Wednesday, 17 January 2007
Sensitivity of local surface weather forecasts to initial soil moisture fields: case studies over the Mississippi Delta region
Exhibit Hall C (Henry B. Gonzalez Convention Center)
The WRF (Weather Research and Forecasting) model has been used to study an impact of different soil moisture initialization schemes on a performance of local weather forecasting over the region covering the SE States. Three types of soil moisture (SM) initialization have been tested: (1) SM produced by ETA operational mesoscale model and considered as a control set; (2) SM interpolated from NARR (North American Regional Reanalysis); (3) SM fields generated by the NOAH LSM available from LIS (Land Information System) at 5-km resolution.
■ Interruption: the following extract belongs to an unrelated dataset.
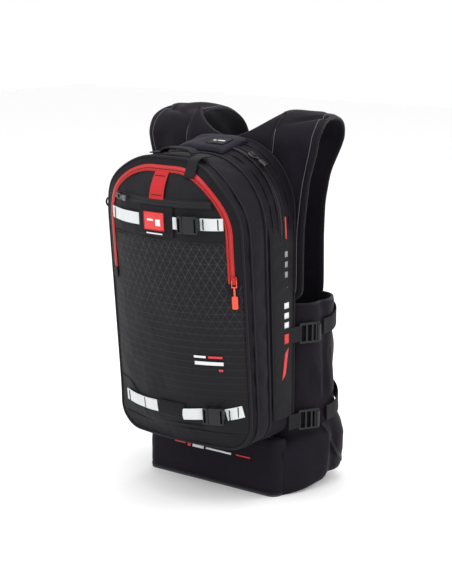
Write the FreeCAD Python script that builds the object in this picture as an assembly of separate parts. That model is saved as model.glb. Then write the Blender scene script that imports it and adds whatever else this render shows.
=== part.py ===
"""Avalanche airbag vest pack, as an assembly of separate pieces.

Units are millimetres. +Z is up, +X is the wearer's right, +Y is the way the wearer faces,
so the pack's outer face looks along -Y. The origin is on the underside of the base panel,
on the centre line, in the plane where the back pad meets the wearer.
"""

import FreeCAD
import Part

import math
import os

from FreeCAD import Placement, Rotation, Vector

# ---------------------------------------------------------------- driving dimensions
# pack body, seen from outside
PACK_HALF_WIDTH = 130.0        # half width over the side seams
PACK_BOTTOM = 85.0             # height of the pack's floor above the hem
FRONT_TOP = 540.0              # top of the gear compartment and of the middle seam
REAR_TOP = FRONT_TOP + 16.0    # top of the rear compartment, at its back seam
TOP_RADIUS = 108.0             # rounding of the two upper corners
BOTTOM_RADIUS = 32.0           # rounding of the two lower corners
SHELL_WALL = 2.5               # fabric and foam wall of the compartments
SEAM_GAP = 0.3                 # space left between pieces that are sewn face to face

# depths, as distances outwards from the wearer's back
PAD_THICKNESS = 11.0           # back pad
VEST_THICKNESS = 8.0           # padded vest cloth
MIDDLE_DEPTH = 76.0            # back plane to the middle seam, at the hem's height
MIDDLE_LEAN_DEG = 2.9          # outward lean of the middle seam
FRONT_DEPTH = 128.0            # back plane to the front edge, at the hem's height
FRONT_LEAN_DEG = 5.0           # outward lean of the front panel
CROWN_HEIGHT = 28.0            # how far the stuffed front panel bulges in its middle

# front panel
FLAP_TAPE = 4.0                # width of the red zip's tape on the flap's side
BODY_TAPE = 9.0                # and on the body's side, which carries the slider
ZIP_JOIN = 0.6                 # space between the two halves
RIM_WIDTH = 8.0                # cloth between the zip and the front edge
FLAP_HEM = FRONT_TOP - 195.0   # where the opening flap folds, along the panel
ZIP_END = FLAP_HEM + 11.0      # lower end of the zip, along the panel
FLAP_TOP_MARGIN = 25.0         # gear compartment's top edge to the flap's top edge
PANEL_THICKNESS = 2.0

# carrying straps over the front panel
STRAP_WIDTH = 20.0
STRAP_THICKNESS = 1.5
UPPER_STRAP = FRONT_TOP - 91.0  # height of the upper strap's middle, along the panel
LOWER_STRAP = 150.0            # height of the lower strap's middle, along the panel
UPPER_SLEEVE = (-34.0, 32.0)   # the strap sleeves' ends, across the panel
LOWER_SLEEVE = (-22.0, 30.0)
SLEEVE_HEIGHT = 46.0
SLEEVE_LIFT = 4.4              # the sleeve's outside above the panel
UPPER_BUCKLE = 51.0            # where each strap's buckle halves meet, across the panel
LOWER_BUCKLE = 73.0

# side release buckles and ladder locks
FEMALE_LENGTH = 25.0
MALE_BASE = 9.0
BUCKLE_THICKNESS = 7.0
PRONG_LENGTH = 16.0
BUCKLE_WALL = 1.5              # walls over and under the prongs
BUCKLE_MARGIN = 7.0            # a buckle is this much wider than its webbing
SOCKET_SIDE = 1.4              # walls beside the prongs
PRONG_CLEARANCE = 0.35
CATCH_HEIGHT = 1.1             # how far a catch stands out from its prong
LADDER_LENGTH = 38.0
LADDER_THICKNESS = 4.0
SIDE_STRAP_WIDTH = 25.0
SIDE_STRAP_THICKNESS = 1.6
LOWER_LADDER = 116.0           # height of the lower ladder locks' middles
LADDER_ANGLE = -28.0           # where on the rear corner they lie, from straight outwards
LADDER_LIFT = 2.6
ANCHOR_GAP = 1.8               # webbing starts this far behind a ladder lock, which tilts
UPPER_STRAP_RISE = 25.0        # each flank strap rises by this on its way to the front
LOWER_STRAP_RISE = 36.0

# vest
CORNER_RADIUS = 46.0           # plan radius of the vest's two corners, outside
SIDE_X = PACK_HALF_WIDTH + 16.0  # outside of the vest's flank
CHEST_Y = 100.0                # outside of the chest panels
SHOULDER_Z = REAR_TOP - 8.0    # where the shoulder arches start
ARMHOLE_BOTTOM = SHOULDER_Z - 248.0
UPPER_LADDER = ARMHOLE_BOTTOM - 43.0  # height of the upper ladder locks' middles
SHOULDER_RISE = 51.0           # centre of the arch above that
SHOULDER_INNER = 80.0          # neck edge of a shoulder, at the back
SHOULDER_WIDTH = 86.0
SHOULDER_SWEEP = 26.0          # how far a shoulder runs inwards on its way forward
NECK_Z = REAR_TOP + 10.0
OPENING_AXIS_X = SIDE_X + 22.0  # the line that each half of the vest swings about
OPENING_AXIS_Y = 20.0
FRONT_EDGE_X = 45.0            # centre edge of a chest panel
HIP_TOP = 110.0
HIP_FLARE = 18.0               # how far the hips stand out from the flank
HIP_WIDEST = 73.0              # height at which they do
HIP_LOW_FLARE = 6.0            # how far they stand out at the hem
HIP_TOP_FLARE = 8.0            # and at their top
HIP_EDGE = 12.0                # the hip pad ends this much further out than the chest panel
HEM_HALF_WIDTH = PACK_HALF_WIDTH + 2.0
HEM_DEPTH = 70.0               # lumbar block's depth at the hem
HEM_SLOPE = 8.0                # how much further in the lumbar block's face is at its top
HEM_TAPER = 2.0                # and how much narrower it is there, each side
HEM_RADIUS = 15.0
REAR_EDGE_RADIUS = 2.0
BASE_THICKNESS = 3.0

# haul handle
HAUL_WIDTH = 66.0
HAUL_HEIGHT = 13.0
HAUL_SETBACK = 38.0            # in front of the middle seam

# airbag system
CYLINDER_RADIUS = 26.0
CYLINDER_LENGTH = 190.0
CYLINDER_BOTTOM = 140.0
NECK_RADIUS = 8.9
NECK_LENGTH = 20.0
HEAD_RADIUS = 17.0
HEAD_HEIGHT = 46.0
CYLINDER_X = -34.0
PIN_RADIUS = 2.0
PIN_LENGTH = 32.0
PIN_TRAVEL = 5.0
AIRBAG_WIDTH = 34.0
AIRBAG_DEPTH = 40.0
HOUSING_RADIUS = 2.5
WIRE_RADIUS = 0.8
WIRE_CLEARANCE = 0.4
HANDLE_TRAVEL = 60.0
HANDLE_X = -84.0
HANDLE_TOP = SHOULDER_Z - 86.0
HANDLE_LENGTH = 92.0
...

Before performing case studies simulations (for the Summer and Fall 2005), the 8-year spin-up integration period of the NOAH model was used to generate realistic distributions of the soil moisture content over the region. Real-data meteorological forcing fields from the NLDAS archive has been used for this spin-up. Sensitivity of a daily magnitude of the surface air temperature and the water vapor content to various types of SM initialization will be evaluated for typical cases of wet and dry SM conditions at regional scale. Also, impact of assimilation of the MODIS land surface temperature into WRF initial analysis scheme on a local weather forecasting performance will be examined.